How much does a foreclosure affect your credit score? What will a short sale do to your creditworthiness in the years ahead?

Vital questions, and this site has tried to address them. But it's an ongoing problem to give definitive and permanent answers. That's because the foreclosure and short sale world is changing, not just daily, but sometimes hourly.

Two days ago, I learned that an executive for the Fair Isaac Corporation (better known as FICO) said that a short sale might harm a person's credit as much as a foreclosure would. However, that can't be so. Among other things, a foreclosure is a matter of public record for ten years and a short sale is not even recorded as such. Moreover, some loan servicers do not report short sales (I'm told there's not even a line item for it), and instead show a loan discharged with a short sale as "paid in full."

What gives? We all just have to stay tuned while this financial market mess gets straightened out.

Meanwhile, a story from the Great Depression Era. My father, a distributor for Standard Oil, often had trouble paying his creditors. He'd had to learn many creative ways to put them off, but finally stumbled on one that worked every time. "I lost my money in the Wingfield Bank," he'd tell them. They'd nod, knowingly, and give him more time.

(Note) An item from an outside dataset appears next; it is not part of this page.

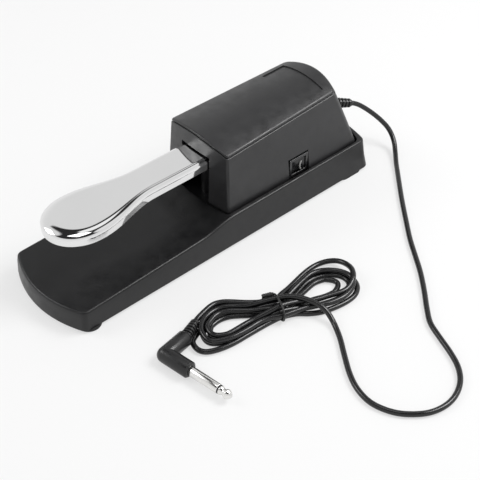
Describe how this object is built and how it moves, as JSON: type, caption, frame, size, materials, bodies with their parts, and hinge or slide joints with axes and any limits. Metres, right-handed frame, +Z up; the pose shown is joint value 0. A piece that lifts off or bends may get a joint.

In that time, bank failures were widespread, and a great many people lost their cash (this was pre-FDIC insured deposits,after all).  Sure, nonpayment of bills because of it dinged people's credit, but because so many people had been affected by bank failures, it's derogatory effect was mitigated.

Some people believe the same situation will occur with short sales--that so many are affected, it's counter productive to overly penalize them for long.  In fact, you can get an FHA loan two years after experiencing a short sale. I'm betting other lenders will follow suit.

But of course, who knows what's coming down the pike?